DATASET RECORDS
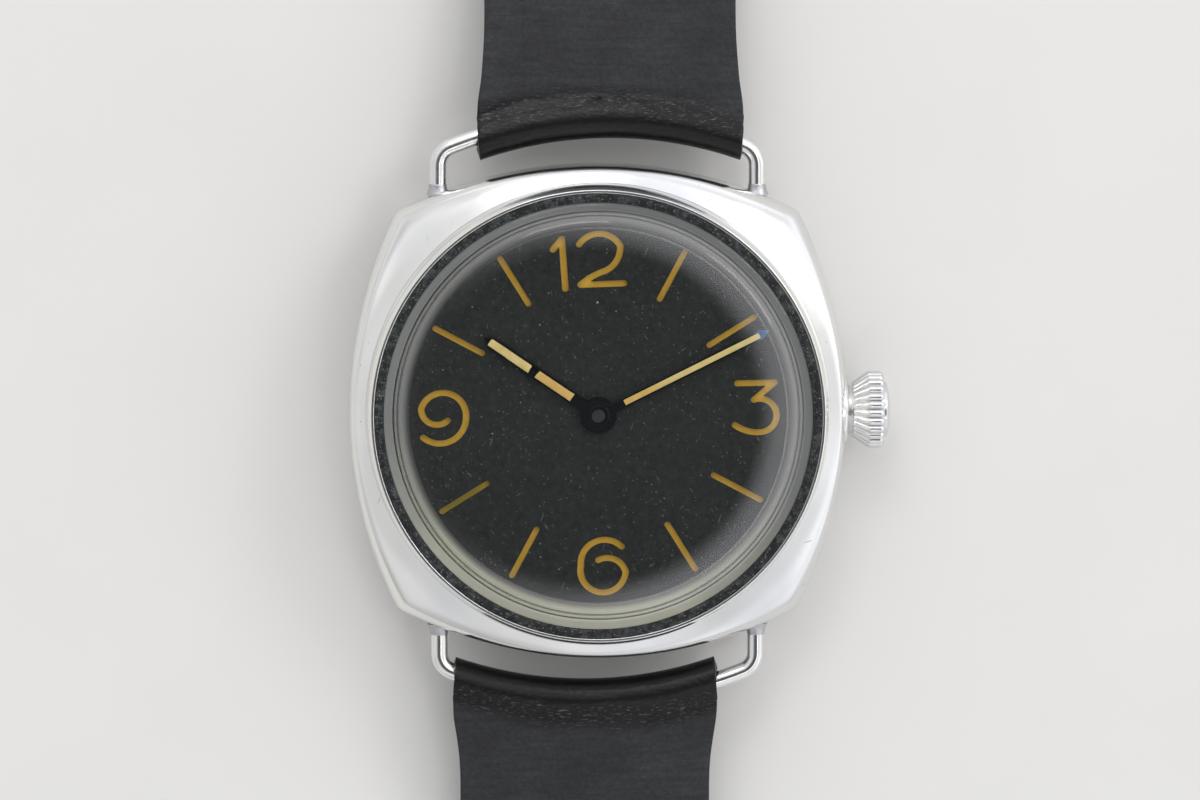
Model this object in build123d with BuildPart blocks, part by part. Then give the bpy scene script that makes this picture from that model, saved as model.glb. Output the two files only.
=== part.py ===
from build123d import *
import os
from math import atan2, cos, degrees, hypot, pi, radians, sin, sqrt

# Cushion case wristwatch, lying on its back with the strap halves open.
# X points to the crown, Y to twelve o'clock, Z out of the dial.
# The origin is the centre of the flat that the case back rests on.

os.makedirs("parts", exist_ok=True)

# Case
side_wall = 1.55
corner_wall = 4.95
case_bottom = 1.3
equator = 5.6
case_top = 9.6
foot_radius = 20.2
lower_height_share, lower_bulge_share = 0.45, 0.72
upper_height_share, upper_bulge_share = 0.52, 0.82
movement_bore = 18.45
bezel_seat_width = 1.0
overrun = 1.0

# Case back
back_thickness = 1.4
rest_radius = 14.5
back_rim_level = 0.7
back_thread_radius = 18.9
back_thread_clearance = 0.1
back_thread_depth = 1.4
back_skirt_wall = 0.9
gasket_radius = 19.7
gasket_height = 0.4
notch_count = 6
notch_width = 2.4
notch_depth = 0.45
notch_length = 2.2

# Bezel and crystal
bezel_height = 2.05
bezel_wall = 0.85
bezel_lip_width = 0.3
bezel_shoulder = 0.6
bezel_spigot = 0.45
bezel_belly_height_share, bezel_belly_share = 0.62, 0.22
spigot_wall = 0.7
spigot_clearance = 0.05
crystal_radius = 20.2
crystal_wall = 1.25
crystal_edge = 1.35
crystal_dome = 2.1
crystal_inner_dome = 1.5
crystal_inner_edge = 0.6
packing_height = 1.45
packing_width = 0.9
packing_dome = 0.12
flange_width = 2.4
flange_lip = 0.35

# Crown and stem
tube_radius = 2.3
tube_bore = 1.2
tube_inner_end = 20.6
tube_stand = 0.9
collar_radius = 3.3
collar_stand = 0.2
crown_gap = 0.07
crown_small_radius = 2.65
crown_radius = 3.65
crown_cone = 1.38
crown_band = 1.2
crown_cap = 0.7
crown_cap_step = 0.08
crown_recess_radius = 1.95
crown_recess_depth = 1.5
crown_stem_depth = 2.5
crown_flutes = 26
flute_radius = 0.29
flute_depth = 0.2
stem_radius = 0.75
stem_clearance = 0.05
stem_inner_end = 9.45
stem_pilot_radius = 0.5
stem_pilot_end = 10.4
stem_groove_radius = 0.45
stem_groove_width = 0.6
stem_groove_place = 16.45

# Wire lugs
wire_diameter = 1.6
lug_reach = 15.1
lug_leg = 5.5
bar_arch_radius = 37.6
lug_bend = 1.9
lug_foot_share = 0.813

# Movement levels, from the back up
bridge_face = 3.0
bridge_thickness = 1.2
train_gap = 2.3
plate_thickness = 1.8
plate_radius = 18.25
rim_width = 0.75
plate_flange_clearance = 0.25
plate_flange_height = 0.4
wheel_thickness = 0.3
fine_thickness = 0.2
headroom = 0.2
running = 0.05
recess_depth = 1.0
recess_margin = 0.25
pilot_block_length = 1.1
pilot_block_width = 2.2

# Bridges, the pillars under them and their screws
barrel_bridge_pillars = [(-3.5, 15.6), (14.6, 6.0)]
train_bridge_pillars = [(-14.3, 6.5), (-14.8, -7.0), (-1.6, -15.6)]
pillar_radius = 1.1
bridge_corner_share = 1.01
bridge_split_shares = [(-0.41, 1.01), (-0.12, -0.132)]
train_side_shares = [(0.104, -0.33), (0.104, -1.01)]
bridge_gap = 0.2
screw_radius = 0.45
screw_head_radius = 0.95
screw_head_height = 0.4
screw_depth = 1.3
screw_slot = 0.2

bridge_top = bridge_face + bridge_thickness
plate_bottom = bridge_top + train_gap
plate_top = plate_bottom + plate_thickness
recess_floor = plate_top - recess_depth

# Gear teeth: heights and half widths as shares of the module and of the pitch
tip_share, root_share = 0.95, 1.25
tip_half_share, root_half_share = 0.085, 0.2

# Barrel and its drive
barrel_teeth, centre_leaves = 79, 11
barrel_module = 0.2
barrel_angle = 62
barrel_wall = 0.5
barrel_floor = 0.25
barrel_cover_thickness = 0.25
barrel_height = 1.5
barrel_tooth_band = 0.35
barrel_flange = 0.4
arbor_core_radius = 1.6
arbor_radius = 0.7
arbor_square = 1.3
spring_thickness = 0.2
spring_pitch = 0.46
spring_margin = 0.12

# Train wheels
centre_teeth, third_leaves = 80, 10
centre_module = 0.15
third_teeth, fourth_leaves = 75, 10
third_module = 0.14
fourth_teeth, escape_leaves = 80, 8
fourth_module = 0.12
third_angle, fourth_angle, escape_angle = 190, -75, -10
pivot_radius = 0.15
arbor_thin = 0.35
centre_arbor = 0.4
jewel_radius = 0.75
jewel_height = 0.7
pinion_length = 0.55
wheel_rim_share = 0.84
wheel_hub_radius = 0.9
spoke_width = 0.55
spoke_count = 5
spoke_length_share = 1.2
third_headroom = 0.3

# Escapement and balance
escape_tooth_count = 15
escape_radius = 2.6
escape_root_radius = 1.95
escape_hub_radius = 0.7
escape_tooth_lean = 7
pallet_distance = 3.0
escapement_angle = -12
stone_angle = 30
stone_gap = 0.06
stone_length = 0.55
stone_width = 0.3
lever_width = 0.42
lever_length = 4.62
notch_gap = 0.04
fork_head_share = 0.55
roller_pin_reach = 0.9
roller_pin_radius = 0.12
roller_pin_overlap = 0.15
balance_distance = 5.4
balance_radius = 4.4
balance_rim = 0.5
balance_height = 0.5
balance_arm = 0.8
roller_radius = 1.1
roller_thickness = 0.17
staff_radius = 0.3
hairspring_inner = 0.6
hairspring_outer = 2.7
hairspring_pitch = 0.36
hairspring_thickness = 0.1
hairspring_height = 0.15
cock_thickness = 0.8
cock_face = 2.6
cock_foot_radius = 1.3
cock_foot = (4.5, -15.5)
cock_end_radius = 2.2
stud_radius = 0.2
pallet_cock_foot = (4.5, -5.35)
pallet_cock_radius = 0.65
pallet_cock_width = 1.1
pallet_cock_thickness = 0.5
regulator_radius = 1.5
regulator_bore = 0.85
regulator_thickness = 0.3
regulator_length = 4.2
regulator_width = 0.5
regulator_angle = 150

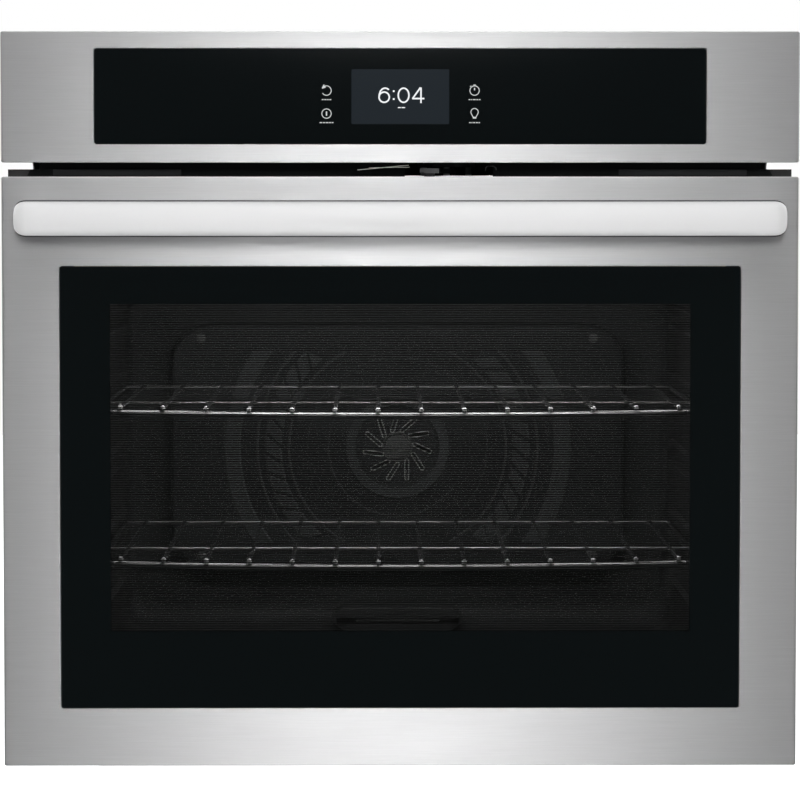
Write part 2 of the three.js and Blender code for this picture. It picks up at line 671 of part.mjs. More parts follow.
// The inner half of the door: a tray facing the cavity, with the sight opening, a notch at each hinge arm, and the
// L-shaped slot that the lock's hook enters from behind and slides along.
function doorLiner() {
  const edge = 1;
  const { linerY, seamY, bottom, top } = DOOR;
  const shell = block([edge - HALF, HALF - edge], [seamY + FIT, linerY], [bottom + edge, top - edge]);
  const wall = edge + THIN;
  const inside = block([wall - HALF, HALF - wall], [-60, linerY - THIN], [bottom + wall, top - wall]);
  const { half, bottom: low, top: high, corner } = SIGHT;
  const opening = plateXZ(roundedRect(-half, half, low, high, corner), [-60, 0]);
  const notches = [-1, 1].map((side) => {
    const x = side * HINGE.x;
    return block([x - 6.5, x + 6.5], [-29, 0], [0, HINGE.z + 9]);
  });
  const entry = block([20, 43], [-30, 0], [556, 600]);
  const catchSlot = block([42, 73], [-30, -18.5], [560, 600]);
  return cut(shell, inside, opening, ...notches, entry, catchSlot);
}

function doorPane(half, bottom, top, [y0, y1]) {
  return plateXZ(roundedRect(-half, half, bottom, top, 6), [y0, y1]);
}

function doorInsulation() {
  const batt = roundedRect(-316, 316, 40, 552, 6);
  batt.holes.push(roundedRect(-303, 303, 105, 475, 6, THREE.Path));
  return plateXZ(batt, [-31, -19]);
}

// The handle's bar: an outline drawn from above, bowed outwards, extruded up with softened edges.
function handleBar() {
  const { half, bottom, top, endY, midY, thick } = HANDLE;
  const soft = 3;
  const pull = 2 * midY - endY; // control point that puts the middle of the curve at midY
  const shape = new THREE.Shape();
  shape.moveTo(-half + 14, endY + thick);
  shape.quadraticCurveTo(0, pull + thick, half - 14, endY + thick);
  shape.quadraticCurveTo(half - soft, endY + thick, half - soft, endY + thick / 2);
  shape.quadraticCurveTo(half - soft, endY + soft, half - 14, endY + soft);
  shape.quadraticCurveTo(0, pull + soft, -half + 14, endY + soft);
  shape.quadraticCurveTo(-half + soft, endY + soft, -half + soft, endY + thick / 2);
  shape.quadraticCurveTo(-half + soft, endY + thick, -half + 14, endY + thick);
  const bevel = { bevelEnabled: true, bevelThickness: soft, bevelSize: soft, bevelSegments: 2 };
  const solid = new THREE.ExtrudeGeometry(shape, { depth: top - bottom - 2 * soft, curveSegments: 10, ...bevel });
  return solid.translate(0, 0, bottom + soft);
}

function handlePost() {
  const { postX, bottom, top, endY, thick } = HANDLE;
  return block([postX - 12, postX + 12], [endY + thick + 3 + FIT, FACE_Y - FIT], [bottom + 4, top - 4]);
}

// ---------------------------------------------------------------- hinges
function hingeArm() {
  const { x, y, z } = HINGE;
  const eye = rod("x", 7, [x - 3, x + 3], y, z, 20);
  const arm = block([x - 3, x + 3], [y, 42], [z - 5, z + 5]);
  return cut(join(eye, arm), rod("x", 3.3, [x - 5, x + 5], y, z, 16));
}

function hingeReceiver() {
  const { x } = HINGE;
  const z0 = PAN_Z + SHEET + FIT;
  const channel = block([x - 8, x + 8], [3, 46], [z0, 27]);
  return cut(channel, block([x - 3.5, x + 3.5], [0, 44], [z0 + 2, 40]));
}

// The channel inside the door that turns about its pin on the hinge arm.
function hingeBody() {
  const { x, y, z } = HINGE;
  const channel = block([x - 9, x + 9], [-43, -16], [DOOR.bottom + 3, 205]);
  const way = block([x - 6, x + 6], [-41, 0], [0, 210]);
  const pin = rod("x", 3, [x - 8, x + 8], y, z, 16);
  return join(cut(channel, way), pin);
}

// ---------------------------------------------------------------- putting it together
add(chassis, "base_pan", basePan(), GALVANISED);
addPair(chassis, "side_panel", sidePanel(), GALVANISED);
add(chassis, "top_cover", topCover(), GALVANISED);
add(chassis, "rear_panel", rearPanel(), GALVANISED);
add(chassis, "front_frame", frontFrame(), BLACK_PAINT);
addPair(chassis, "side_trim", sideTrim(), BLACK_PAINT);

addPair(chassis, "cavity_wall", cavityWall(), ENAMEL);
const flueHole = rod("z", 13.5, [500, 600], 0, 120);
add(chassis, "cavity_ceiling", cavitySheet(CAVITY.ceiling, CAVITY.ceiling + SHEET, flueHole), ENAMEL);
add(chassis, "cavity_floor", cavitySheet(CAVITY.floor - SHEET, CAVITY.floor), ENAMEL);
add(chassis, "cavity_back", cavityBack(), ENAMEL);
add(chassis, "insulation_wrap", insulationWrap(), FIBRE);
add(chassis, "insulation_back", insulationBack(), FIBRE);
add(chassis, "door_gasket", doorGasket(), SEAL);

const broil = { z: BROIL_Z, runs: 6, pitch: 72, front: 60, back: 430, tail: 535, tailX: 35 };
const bake = { z: BAKE_Z, runs: 6, pitch: 80, front: 50, back: 440, tail: 540, tailX: 35 };
add(chassis, "broil_element", heater(broil), ELEMENT);
add(chassis, "bake_element", heater(bake), ELEMENT);
add(chassis, "bake_element_pan", block([-295, 295], [20, 495], [45, 46.5]), GALVANISED);
add(chassis, "fan_baffle", fanBaffle(), ENAMEL);
add(chassis, "convection_motor", convectionMotor(), GALVANISED);
add(chassis, "convection_fan", convectionFan(), ALUMINIUM, { x: FAN.x, z: FAN.z });
add(chassis, "lamp_housing", lampHousing(), CERAMIC);
add(chassis, "lamp_bulb", lampBulb(), CLEAR_GLASS);
add(chassis, "lamp_lens", lampLens(), CLEAR_GLASS);
add(chassis, "temperature_sensor", temperatureSensor(), STAINLESS);

add(chassis, "door_switch", switchBody(), PLASTIC);
add(chassis, "switch_plunger", switchPlunger(), PLASTIC);
add(chassis, "latch_base", latchBase(), GALVANISED);
add(chassis, "latch_motor", latchMotor(), PLASTIC);
const parked = -(LATCH.turn / 2) * DEG;
add(chassis, "latch_hook", latchHook(), GALVANISED, { x: LATCH.x, y: LATCH.y, turn: parked });

add(chassis, "air_duct", airDuct(), BLACK_PAINT);
add(chassis, "flue_tube", flueTube(), GALVANISED);
add(chassis, "blower_housing", blowerHousing(), GALVANISED);
add(chassis, "blower_motor", blowerMotor(), PLASTIC);
add(chassis, "blower_wheel", blowerWheel(), ALUMINIUM, { y: BLOWER.y, z: BLOWER.z });

add(chassis, "panel_frame", panelFrame(), STAINLESS);
add(chassis, "panel_glass", panelGlass(), BLACK_GLASS);
const screenX = DISPLAY.half + 3;
add(chassis, "display_module", block([-screenX, screenX], [-48.6, -41], [DISPLAY.bottom - 4, DISPLAY.top + 4]), PLASTIC);
add(chassis, "control_board", controlBoard(), BOARD);
add(chassis, "power_board", powerBoard(), BOARD);
add(chassis, "terminal_block", terminalBlock(), CERAMIC);
add(chassis, "conduit_gland", conduitGland(), ALUMINIUM);
addPair(chassis, "hinge_arm", hingeArm(), GALVANISED);
addPair(chassis, "hinge_receiver", hingeReceiver(), GALVANISED);

const wireRack = rack();
add(chassis, "rack_lower", wireRack, CHROME, { z: RACK_LEVELS[1] });
add(chassis, "rack_upper", wireRack, CHROME, { z: RACK_LEVELS[3] });

add(door, "door_skin", doorSkin(), STAINLESS);
add(door, "door_outer_glass", doorOuterGlass(), BLACK_GLASS);
add(door, "door_liner", doorLiner(), BLACK_PAINT);
add(door, "door_middle_glass", doorPane(300, 110, 470, [-37, -33.5]), CLEAR_GLASS);
add(door, "door_inner_glass", doorPane(292, 123, 464, [-18.3, -14.6]), CLEAR_GLASS);
add(door, "door_insulation", doorInsulation(), FIBRE);
add(door, "handle_bar", handleBar(), STAINLESS);
addPair(door, "handle_post", handlePost(), CHROME);
addPair(door, "hinge_body", hingeBody(), GALVANISED);

oven.position.y = -(HANDLE.midY + GLAND.end) / 2;

export default oven;
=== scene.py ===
"""The looks of a built-in wall oven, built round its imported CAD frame.

Lengths are millimetres until they become mesh points. x runs across the front, y = 0 is the cabinet's front
face and grows into the oven, and z is up from the plane that the oven stands on.
"""

import json
import math

import bmesh
import bpy
from mathutils import Matrix, Vector, noise

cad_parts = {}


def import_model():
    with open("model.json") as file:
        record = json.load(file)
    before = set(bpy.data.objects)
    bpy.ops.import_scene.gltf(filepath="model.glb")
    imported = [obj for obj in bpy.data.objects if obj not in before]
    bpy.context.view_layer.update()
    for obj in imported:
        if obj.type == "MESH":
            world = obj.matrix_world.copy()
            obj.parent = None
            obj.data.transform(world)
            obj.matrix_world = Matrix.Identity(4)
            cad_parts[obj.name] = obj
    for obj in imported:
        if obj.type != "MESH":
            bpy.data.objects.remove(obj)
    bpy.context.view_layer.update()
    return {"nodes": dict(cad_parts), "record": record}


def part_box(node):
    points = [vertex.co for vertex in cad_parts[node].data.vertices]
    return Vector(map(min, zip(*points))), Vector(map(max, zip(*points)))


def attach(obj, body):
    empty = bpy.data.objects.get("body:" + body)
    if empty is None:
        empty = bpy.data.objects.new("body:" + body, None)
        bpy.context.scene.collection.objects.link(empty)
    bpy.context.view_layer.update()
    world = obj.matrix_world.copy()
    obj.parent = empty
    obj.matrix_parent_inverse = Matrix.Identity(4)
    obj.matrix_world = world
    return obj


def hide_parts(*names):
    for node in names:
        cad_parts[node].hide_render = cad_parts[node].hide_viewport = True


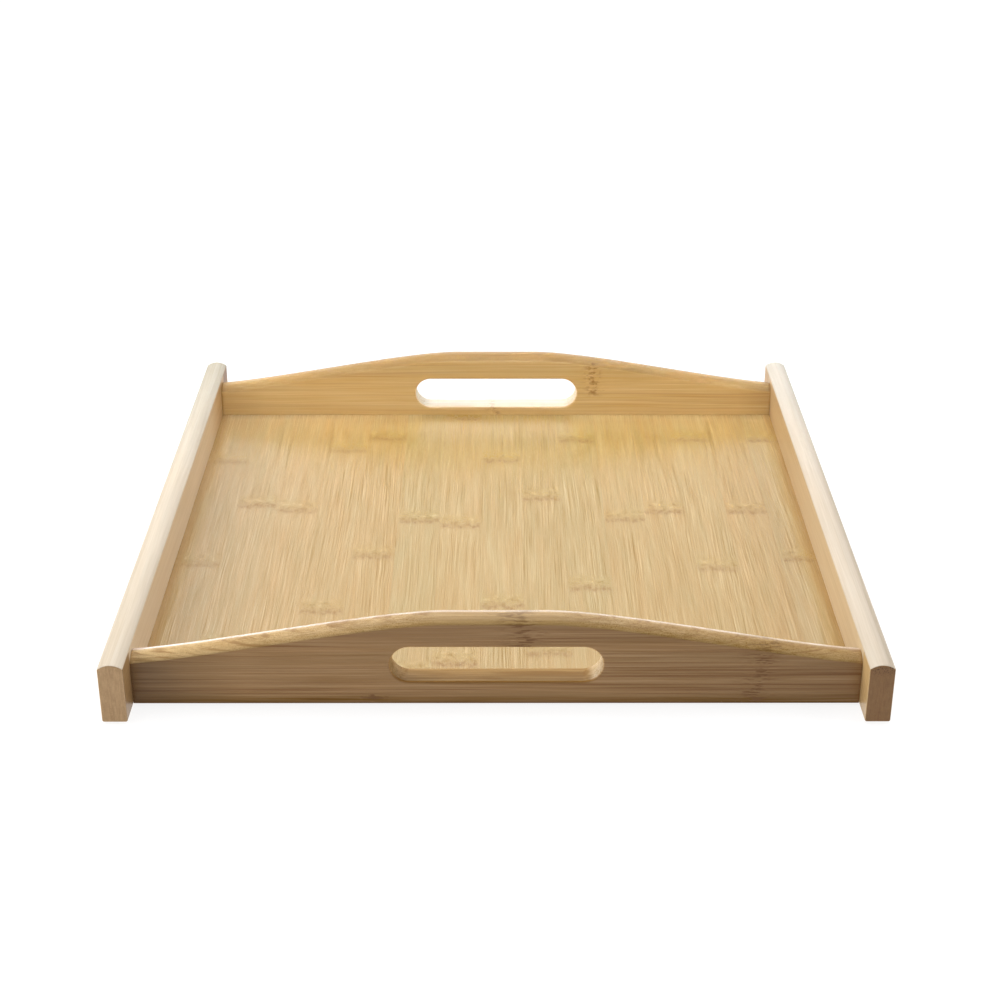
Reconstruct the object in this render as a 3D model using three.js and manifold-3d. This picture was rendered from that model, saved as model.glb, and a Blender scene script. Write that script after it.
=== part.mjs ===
// Bamboo serving tray, in millimetres, +Z up.
// Two straight side rails carry two raised handle boards and a thin panel let into grooves all round.
// The origin is the middle of the tray, at the height of the surface that it stands on.
// The front handle board faces -Y and the right rail lies towards +X.

import * as THREE from 'three';
import * as BufferGeometryUtils from 'three/addons/utils/BufferGeometryUtils.js';
import Module from 'manifold-3d';

const wasm = await Module();
wasm.setup();

// Whole tray
const trayWidth = 400;
const trayLength = 400;

// Side rails
const railThickness = 13;
const railShoulderHeight = 31;
const railDomeRise = 2.35;
const railFootRadius = 1;
const railEndEasing = 0.6;
const railOverhang = 17.1;

// Handle boards
const boardThickness = 14;
const boardEndHeight = 24.3;
const boardCentreHeight = 46.9;
const boardDomeRise = 3.3;
const boardFootRadius = 0.8;

// Top line of a handle board: a level crown, then one S-shaped sweep down to the rail
const crownHalfLength = 25.5;
const crownPullShare = 0.22;
const footPullShare = 0.25;
const footSlopeDegrees = 4.7;

// Hand slot through a handle board
const slotLength = 109;
const slotHeight = 20.2;
const slotCentreHeight = 23.3;
const slotRoundOver = 1.4;
const roundOverWallShare = 0.45;

// Bottom panel
const panelThickness = 5;
const panelUndersideHeight = 2.2;
const panelTongue = 5;
const panelEdgeEasing = 0.4;

// Pegs that join each board's end to a rail
const dowelDiameter = 5;
const dowelLength = 25;
const dowelInRail = 8;
const dowelChamfer = 0.7;
const dowelsPerJoint = 2;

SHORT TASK
Return, please, the lines of the data from the first through the line containing "overrun = 1.0", both kept, exactly as they stand and nothing more.

OUTPUT FOR THIS TASK
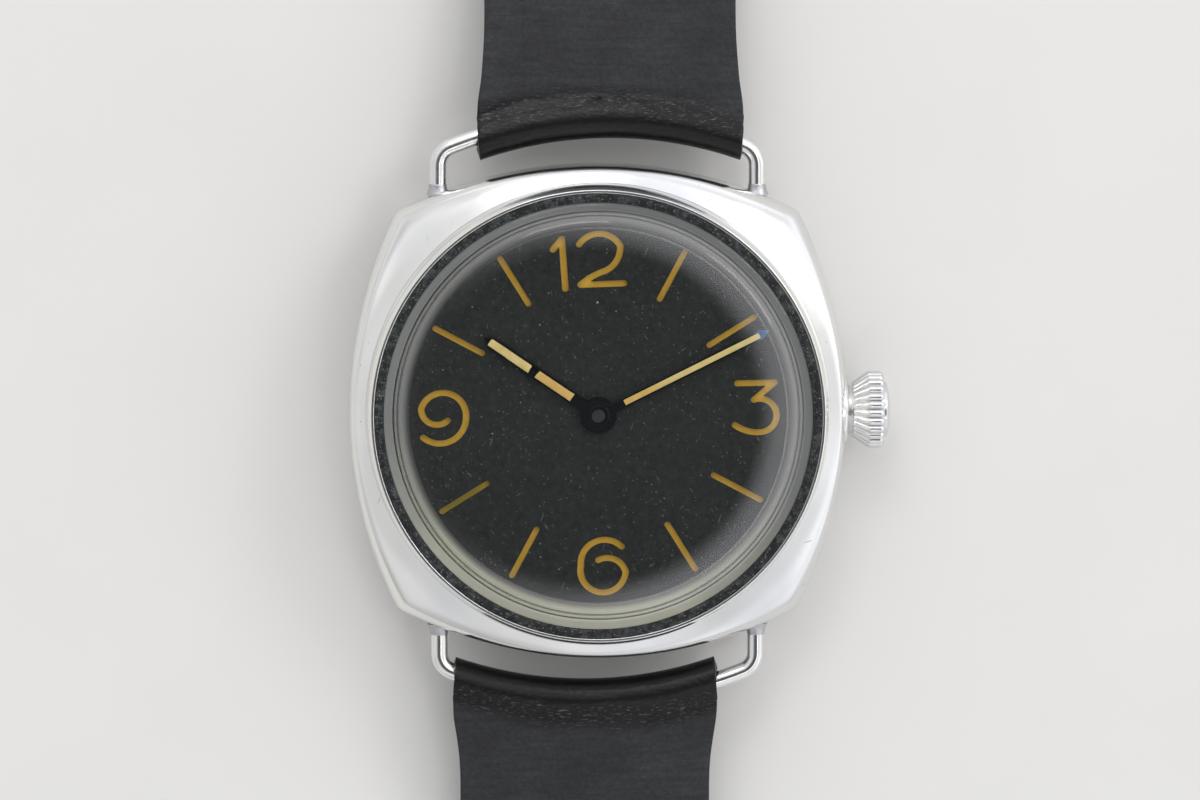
Model this object in build123d with BuildPart blocks, part by part. Then give the bpy scene script that makes this picture from that model, saved as model.glb. Output the two files only.
=== part.py ===
from build123d import *
import os
from math import atan2, cos, degrees, hypot, pi, radians, sin, sqrt

# Cushion case wristwatch, lying on its back with the strap halves open.
# X points to the crown, Y to twelve o'clock, Z out of the dial.
# The origin is the centre of the flat that the case back rests on.

os.makedirs("parts", exist_ok=True)

# Case
side_wall = 1.55
corner_wall = 4.95
case_bottom = 1.3
equator = 5.6
case_top = 9.6
foot_radius = 20.2
lower_height_share, lower_bulge_share = 0.45, 0.72
upper_height_share, upper_bulge_share = 0.52, 0.82
movement_bore = 18.45
bezel_seat_width = 1.0
overrun = 1.0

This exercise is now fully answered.